Personally I see it as a tremendous inefficiency. My dad remarked that the US hasn't really yet created a truly timeless artist, even though it has had many extremely talented artists. I don't know who he had in mind, but I would imagine someone like a Da Vinci or a Shakespeare or a Newton. I'm sure people could come up with two billion examples to counter this, but it seems to me like Americans are pragmatic people who create things out of a physical necessity for it, like Edison and Bell with their devices, and the whole dotcom mess that did actually help the Internet integrate into our more boring, tangible lives.

Whereas Socrates would teach Plato and Plato would teach Aristotle and Aristotle would teach Alexander and eventually he would conquer a huge mass of land in one push, establishing a mentor/student tradition that is still cherished even today, now we have faceless masses going through undergrad and grad work, citing dead people as their inspiration more often than their professors, taking faceless jobs to create faceless products or faceless music for TV promotions or faceless artwork for faceless corporate informational bundles, and so on. The people who do spend their whole lives expanding philosophy, music, religion, psychology, poetry, and so on never really achieve any sort of financial or popular success, it seems. Of course, again, maybe I just can't see the forest through the trees because I'm living through this time period and am not reading a historical summary of it.

I'll try to simplify. Artists now go through very corporatized processes to get financing for their work. And more often than not, they have to do it for each piece of work they want published, because they have to shop it around each time. Some famous people are lucky and don't have to, but I imagine most have to. Artists are not given all the time they need to create the pieces of genius their minds contain, because their energies are diverted into earning a living for their families or for their often ridiculously excessive lifestyles and habits. Creating art almost turns into a hobby, a nice thing to do on the side but nothing that can really put food on the table. Or if you DO try to do it full-time, it turns into a cold, no-time-wasted business project. Creativity is not rewarded in any way while the long spreadsheets of book sales, royalties, grosses, etc. are.

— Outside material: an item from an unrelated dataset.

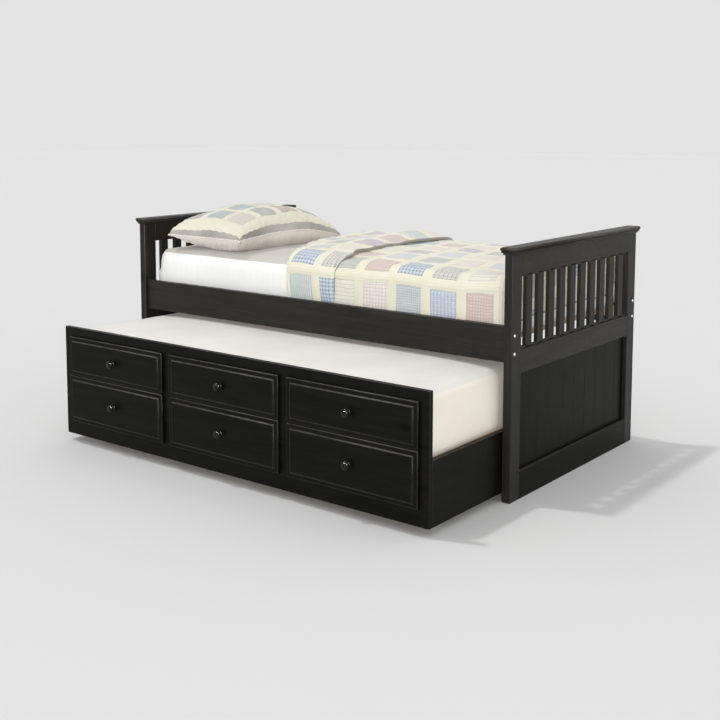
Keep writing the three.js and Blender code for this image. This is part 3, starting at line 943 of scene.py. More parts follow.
@dataclass
class EndPanel:
    """A headboard or footboard: two posts, three rails, boarding below, slats above and a moulded cap."""

    name: str
    boards: BoardRow
    plank: float = 0.096
    slat: float = 0.046
    slat_pitch: float = 0.089
    slat_count: int = 10
    strip: float = 0.007
    nose: float = 0.008
    cove: float = 0.006

    def build(self) -> None:
        """Builds every part of the panel."""
        for post in ("front_post", "rear_post"):
            softened(f"{self.name}_{post}", CHARCOAL, Grain.ALONG_Z, "bed_frame", "charcoal_wood", 0.0025)
        # The bottom rail takes the darker copy of the stain: painted shade, darker towards the bottom of the
        # panel.
        for rail, stain_and_shade in (("top_rail", CHARCOAL), ("mid_rail", CHARCOAL), ("bottom_rail", CHARCOAL_SHADED)):
            softened(f"{self.name}_{rail}", stain_and_shade, Grain.ALONG_Y, "bed_frame", "charcoal_wood")
        self.boarding()
        self.slats()
        self.cap()

    def add(self, part: str, mesh: Mesh, node: str, timber: Material) -> None:
        """Adds one wooden piece of the panel in place of its node."""
        settle(new_piece(f"{self.name}_{part}", worn_and_lit(mesh), [timber]), "bed_frame", "charcoal_wood", node)

    def boarding(self) -> None:
        """Planks side by side, whose softened edges meet in grooves."""
        node = f"{self.name}_boarding"
        low, high, middle = box_of(node)
        count = int((high.y - low.y) / self.plank) - 1
        rest = (high.y - low.y - count * self.plank) / 2
        # The boarding takes the darker copy of the stain: painted shade.
        timber = CHARCOAL_SHADED.cut(Grain.ALONG_Z)
        rows = ((count, self.plank, self.plank), (2, count * self.plank + rest, rest))
        meshes = [self.boards.mesh(stood((middle.x, middle.y, low.z), (90, "Z")), Count=number, Pitch=pitch,
                                   Width=width, Thickness=high.x - low.x, Length=high.z - low.z, Edge=0.0022,
                                   Material=timber) for number, pitch, width in rows]
        self.add("planks", joined(meshes), node, timber)

    def slats(self) -> None:
        """The upper slats, with a thin fillet strip under and over them."""
        node = f"{self.name}_slats"
        low, high, middle = box_of(node)
        timber = CHARCOAL.cut(Grain.ALONG_Z)
        meshes = [self.boards.mesh(stood((middle.x, middle.y, low.z), (90, "Z")), Count=self.slat_count,
                                   Pitch=self.slat_pitch, Width=self.slat, Thickness=high.x - low.x,
                                   Length=high.z - low.z, Edge=0.0025, Material=timber)]
        for height in (low.z + self.strip / 2, high.z - self.strip / 2):
            meshes.append(self.boards.mesh(stood((middle.x, low.y, height), (-90, "X")), Count=1, Pitch=0.1,
                                           Width=high.x - low.x, Thickness=self.strip, Length=high.y - low.y,
                                           Edge=0.0015, Material=timber))
        self.add("slat_row", joined(meshes), node, timber)

    def cap(self) -> None:
        """A cap with a round nose over a small cove."""
        node = f"{self.name}_cap"
        low, high, _ = box_of(node)
        under = high.z - low.z - 2 * self.nose
        foot = self.cove + 0.002
        steps = [(foot + 0.001, 0.0), (foot, 0.001), (foot, under - self.cove)]
        for angle in (math.radians(a) for a in (18, 36, 54, 72, 90)):
            steps.append((foot - self.cove * math.sin(angle), under - self.cove * math.cos(angle)))
        for angle in (math.radians(a) for a in range(-80, 81, 16)):
            steps.append((self.nose * 0.9 * (1 - math.cos(angle)), under + self.nose * (1 + math.sin(angle))))
        steps.append((self.nose + 0.002, under + 2 * self.nose))
        mesh = mesh_of(*moulded(low, high, steps, 2, low.z))
        self.add("cap_moulding", mesh, node, CHARCOAL.cut(Grain.ALONG_Y))


@dataclass
class BedFrame:
    """The standing bed: its two end panels, side rails, cleats, slats and the bolts that hold them."""

    boards: BoardRow
    parts: PartRow
    slat_count: int = 13
    slat_pitch: float = 0.15
    slat: float = 0.072
    slat_thick: float = 0.018
    strap: float = 0.03
    strap_thick: float = 0.0018
    strap_reach: float = 0.33
    bolt_heights: Pair = (0.566, 0.635)
    bolt_reach: float = 0.518

    def build(self) -> None:
        """Builds every part of the frame."""
        for end in ("headboard", "footboard"):
            EndPanel(end, self.boards).build()
        for side in ("front", "rear"):
            softened(f"{side}_side_rail", CHARCOAL, Grain.ALONG_X, "bed_frame", "charcoal_wood")
            softened(f"{side}_cleat", BARE, Grain.ALONG_X, "bed_frame", "bare_wood")
        self.slats()
        self.bolts()

    def slats(self) -> None:
        """The slats under the mattress, tied by two straps."""
        low, high, middle = box_of("bed_slat_deck")
        timber = BARE.cut(Grain.ALONG_Y)
        row = [self.boards.mesh(stood((middle.x, low.y, low.z + self.slat_thick / 2), (-90, "X")),
                                Count=self.slat_count, Pitch=self.slat_pitch, Width=self.slat, Edge=0.003,
                                Thickness=self.slat_thick, Length=high.y - low.y, Material=timber)]
        for y in (middle.y - self.strap_reach, middle.y + self.strap_reach):
            place = stood((low.x, y, high.z - self.strap_thick / 2), (90, "Y"), (90, "Z"))
            row.append(self.boards.mesh(place, Count=1, Pitch=0.1, Width=self.strap, Edge=0.0005,
                                        Thickness=self.strap_thick, Length=high.x - low.x, Material=timber))
        settle(new_piece("bed_slats", worn_and_lit(joined(row)), [timber]), "bed_frame", "bare_wood", "bed_slat_deck")

    def bolts(self) -> None:
        """Two domed bolts with washers through each post."""
        profile = [(0.0, 0.0), (0.0065, 0.0), (0.0068, 0.0005), (0.0065, 0.0011), (0.0055, 0.0012),
                   (0.0054, 0.0022), (0.0044, 0.0034), (0.0028, 0.0039), (0.0025, 0.0028), (0.0, 0.0028)]
        part = new_piece("bolt", mesh_of(*turned(profile, 28)), [STEEL.material()])
        centre = box_of("headboard_top_rail")[2].y
        base, step = self.bolt_heights[0], self.bolt_heights[1] - self.bolt_heights[0]
        rows = []
        for end, panel in ((-1, "headboard"), (1, "footboard")):
            low, high, _ = box_of(f"{panel}_front_post")
            face = (high.x if end > 0 else low.x) - end * 0.0003
            for y in (centre - self.bolt_reach, centre + self.bolt_reach):
                rows.append(self.parts.mesh(Part=part, Count=2, Step=(0.0, 0.0, step), Start=(face, y, base),
                                            Turn=(0.0, end * math.pi / 2, 0.0), Material=STEEL.material()))
        bpy.data.objects.remove(part)
        settle(new_piece("post_bolts", joined(rows), [STEEL.material()]), "bed_frame", "steel")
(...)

Also, the tradition of belonging to a certain school of artists or thinkers is gone, along with the prestige. There are so many people out there, all with ever-broadening influences thanks to the wealth of available information and the increasing number of educated writers, painters, and so on, that it turns into one big melting pot of pseudo-art. Not to say that important work is not done, and heavily criticized and debated and praised, as it definitely is, but that true genius still manages to get lost in the great sea of ideas out there. My dad rattles off long lists of really creative people he knows, but no one else would know these people.

(Does that matter?)

Do kids aspire to become painters or musicians like the recent contemporaries they admire?, people like...well...okay...art history isn't taught until at least college, or maybe 11th grade if they're smarter. Do wannabe artists ever become more than bitter film school critics who pettily scorn pop culture in favor of the most obscure movies they can find? Are there artistic geniuses out there who just aren't discovering how great they could be, because there's no money to be found in pursuing art, when they could easily get an MBA and become a slick, hip, young peoples' boss at a tech company, earning a shitload of money every year?

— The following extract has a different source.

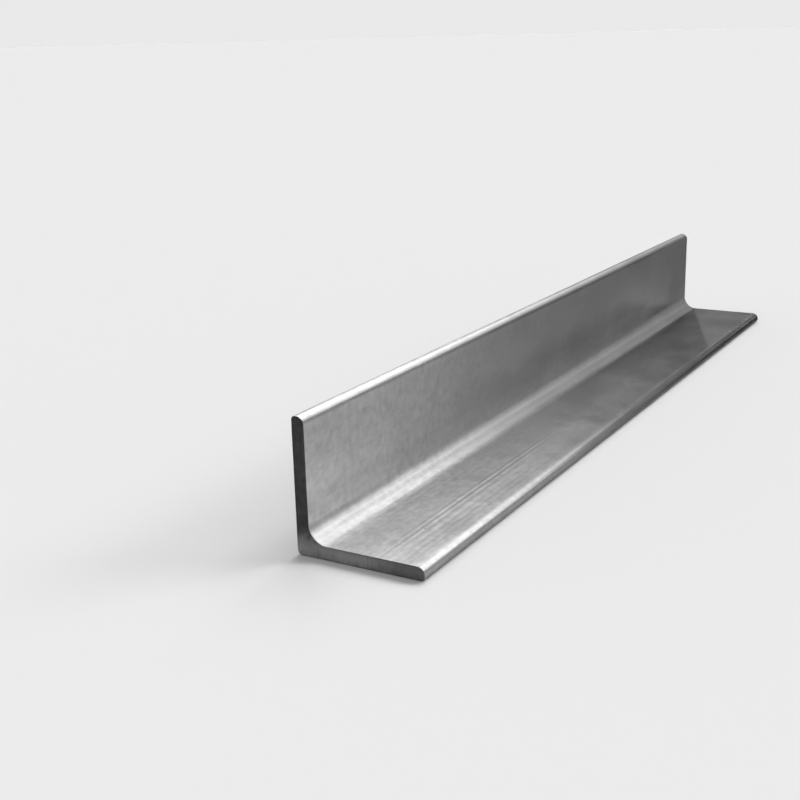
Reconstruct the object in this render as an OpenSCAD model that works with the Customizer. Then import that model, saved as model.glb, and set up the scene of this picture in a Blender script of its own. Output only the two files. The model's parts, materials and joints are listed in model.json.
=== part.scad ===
// Equal-leg angle section: one length of hot-rolled bar, sawn square at both ends.
// One leg lies flat with its outer face on the ground, and the other stands up along its back edge.
// Millimetres. The length runs along X, the flat leg reaches towards -Y and the upright leg towards +Z.
// The origin is under the middle of the piece, on the face that it lies on.

/* [Overall] */
// Length of the piece between its sawn ends
length = 410; // [100:5:3000]
// Width of the leg that lies flat, from the heel to its toe
flat_leg_w = 50; // [30:1:100]
// Height of the leg that stands up, from the heel to its toe
upright_leg_h = 50; // [30:1:100]

/* [Rolled section] */
// Thickness of both legs
leg_t = 5; // [3:0.5:10]
// Radius of the root, the hollow where the legs meet inside
root_r = 7; // [4:0.5:12]
// Radius of each toe on its inner side
toe_r = 3; // [1:0.5:5]
// Radius of each toe on its outer side
toe_back_r = 1.5; // [0.5:0.1:2]
// Radius of the heel, the outer corner where the legs meet
heel_r = 2; // [0.5:0.1:3]

/* [Sawn ends] */
// Bevel that deburring leaves round each end face
deburr = 0.4; // [0.1:0.05:0.4]

/* [Hidden] */
$fn = 96;

// How far a cutter stands out of the metal that it trims
margin = 0.05;
// Least flat that the two roundings of a toe leave between them on the end of the leg
toe_flat = 0.1;
toe_inner = min(toe_r, leg_t - toe_back_r - toe_flat);
right_angle = 90;

// Corners of the section, anticlockwise from the heel: [across, up, rounding radius]
CORNERS = [
    [0, 0, heel_r],
    [flat_leg_w, 0, toe_back_r],
    [flat_leg_w, leg_t, toe_inner],
    [leg_t, leg_t, root_r],
    [leg_t, upright_leg_h, toe_inner],
    [0, upright_leg_h, toe_back_r],
];
LAST = len(CORNERS) - 1;

function place(i) = [CORNERS[i][0], CORNERS[i][1]];
function radius(i) = CORNERS[i][2];
function after(i) = i == LAST ? 0 : i + 1;
function before(i) = i == 0 ? LAST : i - 1;
function heading(i) = let (side = place(after(i)) - place(i)) atan2(side.y, side.x);
function side_length(i) = norm(place(after(i)) - place(i));

// Does the outline turn outwards at this corner, as it does everywhere but at the root?
function convex(i) = sin(heading(i) - heading(before(i))) > 0;

// Direction of the first edge of the quadrant that a corner's two sides enclose
function quadrant(i) = convex(i) ? heading(i) : heading(before(i)) + 2 * right_angle;

// What lies between a square corner and the arc that rounds it
module corner_scrap(r) {
    difference() {
        translate([-margin, -margin]) square(r + margin);
        translate([r, r]) circle(r);
    }
}

module scrap_at(i) {
    translate(place(i)) rotate(quadrant(i)) corner_scrap(radius(i));
}

// Section across the bar, with its heel at the origin
module rolled_section() {
    difference() {
        union() {
            polygon([for (i = [0:LAST]) place(i)]);
            for (i = [0:LAST]) if (!convex(i)) scrap_at(i);
        }
        for (i = [0:LAST]) if (convex(i)) scrap_at(i);
    }
}

// Section of the deburring cut, at a side of the bar whose outward direction is +X or, as -1, -X
module deburr_section(outwards = 1) {
    reach = deburr + margin;
    polygon([[-reach * outwards, -margin], [margin * outwards, reach], [margin * outwards, -margin]]);
}

// The deburring cut along the straight side that follows a corner
module side_cut(i) {
    start = radius(i);
    run = side_length(i) - start - radius(after(i));
    translate(place(i)) rotate(heading(i)) translate([start + run, 0, 0])
        rotate([right_angle, 0, -right_angle]) linear_extrude(run) deburr_section();
}

// The deburring cut round a corner's arc, inside the arc's circle at the root and outside it elsewhere
module arc_cut(i) {
    r = radius(i);
    translate(place(i)) rotate(quadrant(i)) translate([r, r, 0])
        rotate([0, 0, 2 * right_angle]) rotate_extrude(angle = right_angle)
            translate([r, 0]) deburr_section(convex(i) ? 1 : -1);
}

module end_deburr() {
    for (i = [0:LAST]) {
        side_cut(i);
        arc_cut(i);
    }
}

module angle_bar() {
    color([0.62, 0.63, 0.64])
        translate([length / 2, flat_leg_w / 2, 0])
            rotate([right_angle, 0, -right_angle])
                difference() {
                    linear_extrude(length) rolled_section();
                    end_deburr();
                    translate([0, 0, length]) mirror([0, 0, 1]) end_deburr();
                }
}

angle_bar();
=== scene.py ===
"""The looks of one length of hot-rolled angle section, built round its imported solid.

The bar is one closed mesh: the rolled section swept along its length, with roll marks cut into its faces
and a soft bevel round its sawn ends. The camera and the studio stand as for a product picture.
"""

import json
import logging
import math
from dataclasses import dataclass
from enum import Enum

import bpy
import numpy as np
from mathutils import Matrix, Vector


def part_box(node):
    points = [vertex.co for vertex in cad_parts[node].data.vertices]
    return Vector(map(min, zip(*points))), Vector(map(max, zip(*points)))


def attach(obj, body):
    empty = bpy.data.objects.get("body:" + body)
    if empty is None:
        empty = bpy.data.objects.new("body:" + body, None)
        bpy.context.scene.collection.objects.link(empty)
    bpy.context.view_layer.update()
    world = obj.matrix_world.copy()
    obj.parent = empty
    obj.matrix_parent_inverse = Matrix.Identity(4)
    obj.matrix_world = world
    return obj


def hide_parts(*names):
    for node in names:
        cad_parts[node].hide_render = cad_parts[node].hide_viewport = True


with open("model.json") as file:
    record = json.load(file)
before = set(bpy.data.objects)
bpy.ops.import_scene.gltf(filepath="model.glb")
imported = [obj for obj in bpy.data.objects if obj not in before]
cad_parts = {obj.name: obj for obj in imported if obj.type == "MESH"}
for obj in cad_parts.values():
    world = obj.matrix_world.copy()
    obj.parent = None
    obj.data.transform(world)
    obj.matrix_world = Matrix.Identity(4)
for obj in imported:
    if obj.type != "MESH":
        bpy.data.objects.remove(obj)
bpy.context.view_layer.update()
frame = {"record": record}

LOG = logging.getLogger("angle_section")
MM = 0.001
RIGHT_ANGLE = math.pi / 2
FULL_TURN = 2 * math.pi
MEAN_NOISE = 0.5
BODY = "root"
CAD_NODE = "angle_bar"
SEAT_MOUNT = "flat_leg_seat"
STEEL_SLOT = "mill_finish_steel"

Array = np.ndarray
Colour = tuple[float, float, float, float]


def grey(level: float) -> Colour:
    """A neutral colour of one level."""
    return (level, level, level, 1.0)


def collect(thing: bpy.types.Object) -> bpy.types.Object:
    """Puts a new object into the scene."""
    bpy.context.scene.collection.objects.link(thing)
    return thing


def smooth_step(share: Array) -> Array:
    """Goes smoothly from 0 at 0 to 1 at 1, and stays level outside."""
    held = np.clip(share, 0, 1)
    return held * held * (3 - 2 * held)


class Graph:
    """The node tree of one material, world or lamp."""

    def __init__(self, tree: bpy.types.NodeTree) -> None:
        """Takes over a node tree and empties it."""
        self.tree = tree
        self.tree.nodes.clear()

    def node(self, kind: str, settings: dict | None = None, sockets: dict | None = None) -> bpy.types.Node:
        """Adds a node, with its settings made before its sockets are filled.

        Args:
            kind: The node's type, such as ShaderNodeTexNoise.
            settings: Properties of the node, where "stops" holds a colour ramp's positions and grey levels.
            sockets: For each input, by name or number, a value, a wrapped value or a socket to link.

        Returns:
            The new node.
        """
        node = self.tree.nodes.new(kind)
        for name, setting in (settings or {}).items():
            if name == "stops":
                self._set_stops(node.color_ramp, setting)
            else:
                setattr(node, name, setting)
        for name, source in (sockets or {}).items():
            source = source.socket if isinstance(source, Value) else source
            if isinstance(source, bpy.types.NodeSocket):
                self.tree.links.new(source, node.inputs[name])
            else:
                node.inputs[name].default_value = source
        return node

    def value(self, kind: str, settings: dict | None = None, sockets: dict | None = None,
              output: str | int = 0) -> "Value":
        """Adds a node, as the method node does, and wraps the output of that name or number."""
        return Value(self, self.node(kind, settings, sockets).outputs[output])

    @staticmethod
    def _set_stops(ramp: bpy.types.ColorRamp, stops: list[tuple[float, float]]) -> None:
        """Gives a new colour ramp its stops.

        Args:
            ramp: The ramp, which has two stops of its own.
            stops: The position and grey level of each stop.
        """
        for _ in stops[2:]:
            ramp.elements.new(1.0)
        for element, (position, level) in zip(ramp.elements, stops, strict=True):
            element.position = position
            element.color = grey(level)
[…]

I fear a brain drain, and massive brain underutilization. I see how bad and inefficient companies are, and they often end up selecting artists for their movies or TV shows and whatnot. I don't trust their ability to find talent.

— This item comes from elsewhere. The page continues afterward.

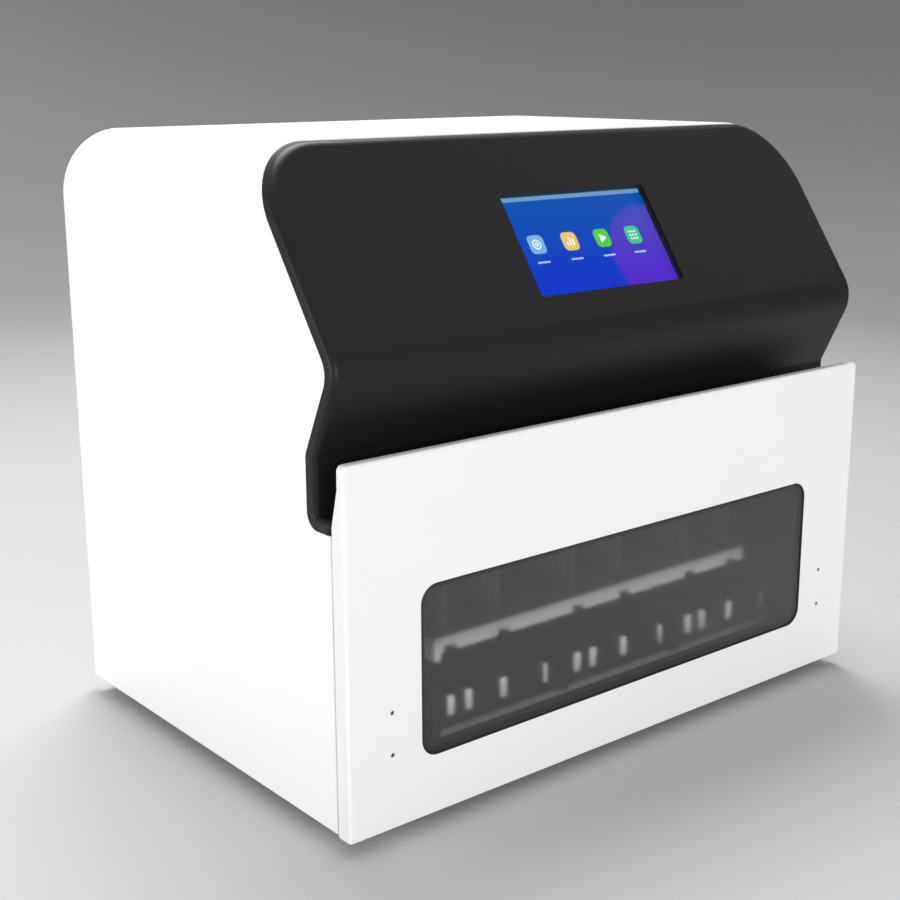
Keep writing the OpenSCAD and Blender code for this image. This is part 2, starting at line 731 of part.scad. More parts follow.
module heater_blocks() color("silver") stand() for (bay = [0:2]) {
  box(bay_x(bay) - 60, bay_x(bay) + 60, fin_y, fin_y + fin_len, heater_z, deck_z);
  for (i = [0:3]) box(
    fin_x(bay, i) - fin_width(i) / 2, fin_x(bay, i) + fin_width(i) / 2,
    fin_y, fin_y + fin_len, heater_z, fin_top
  );
}

module deck_plate() color("dimgray") stand() difference() {
  box(deck_x - deck_half, deck_x + deck_half, fin_y - 3, fin_y + fin_len + 9, deck_z, deck_top);
  for (bay = [0:2], i = [0:3]) box(
    fin_x(bay, i) - fin_width(i) / 2 - fit, fin_x(bay, i) + fin_width(i) / 2 + fit,
    fin_y - fit, fin_y + fin_len + fit, deck_z - past, deck_top + past
  );
}

// ---- Lift drive ----

lift_rail_z0 = carrier_z - 5;
lift_rail_z1 = tower_top_z - 12;
module lift_rails() color("silver") stand() sides_at(lift_rail_x) difference() {
  translate([0, tower_y, lift_rail_z0]) upright(lift_rail_z1 - lift_rail_z0) rail_profile();
  for (z = [lift_rail_z0 + 20:50:lift_rail_z1 - 10])
    bar_y(0, z, tower_y - rail_h - past, tower_y + past, 3.6);
}
// Two copies at equal distances from the middle of the mechanism
module sides_at(x) for (side = [-1, 1]) translate([mech_x + side * x, 0, 0]) children();
// Profile drawn from its foot outwards, extruded upwards
module upright(h) linear_extrude(h) mirror([0, 1, 0]) children();

block_z = carrier_top + 18;
module lift_blocks() color("dimgray") stand() sides_at(lift_rail_x) for (i = [0, 1])
  translate([0, tower_y, block_z + i * lift_block_pitch]) upright(block_len) block_profile();

lift_screw_z0 = 54;
module lift_screw() color("silver") stand() {
  post(mech_x, lift_screw_y, lift_screw_z0, coupling_z + 8, screw_d);
  post(mech_x, lift_screw_y, coupling_z + 12, tower_top_z + bracket_plate_t + 5, 5);
}

module lift_coupling() color("lightgray") stand() difference() {
  post(mech_x, lift_screw_y, coupling_z, coupling_z + coupling_len, 16);
  post(mech_x, lift_screw_y, coupling_z - past, coupling_z + 8, screw_d);
  post(mech_x, lift_screw_y, coupling_z + 8, coupling_z + coupling_len + past, 5);
}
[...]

What I would like to see is for very wealthy people (of whom there are many in the US) to start financing artists, under whatever conditions they want, whether it be painting pictures of them and their families, or producing art to be showcased in the atrium of an office building. I'd like to see cities pour in lots of money for beautifying neighborhoods and creating visual works of art that help those communities realize their identities and uniqueness. I'd like to see humanitarian projects to create art for countries trying to get back on track, to help them learn about their own heritage as well, since many impoverished countries are full of people who may only loosely know their own country's history. I'd like to see artists given extended commissions to make the world a more beautiful and unique place, so that people may know Dallas to be a city full of wonderful Japanese gardens or something, and some other fairly culturally underdeveloped city having its own particular identity. I would prefer that greatly to the ever-increasing neighborhoods of cookie-cutter strip malls and restaurant chains. I would like to see a proud American country that was as unique as travelling to old, wonderful cities elsewhere in the world, like Rome, which has magnificent monuments everywhere you look, including a stark, stunning columned bright-white marble building which I forget the name of but is near the Colosseum. And then you go up another street some and you find yourself in Bernini's Piazza. And so on.

And you can't just give me the excuse that America just has companies that need a reason to plant a big skyscraper somewhere. We're a nation full of people who spend excessively, yet we can't create excessive monuments that will span the centuries? We don't have enough pride to build more Lincoln Memorials or Mount Rushmores or St. Louis Arches? I mean, fuck, our fucking Statue of Liberty wasn't even made by an American, naturalized or born a citizen. How fucked is THAT?

People complain all the time about most parts of America looking the same. Well let's do something about it! And personally, I think reviving parts of the old artist/patron system might help that effort greatly. However, I fear this will go ignored just like my suggestions for greatly increasing common sense security of our country, as well as my suggestions for taking more pride in how we as Americans act. I'm not disappointed in Americans at all, I just seek ways to make it better, prouder, more glorious, more culturally and historically significant, instead of the Borg-esque, corporate suit and tie, impersonal persona that is often ascribed to it.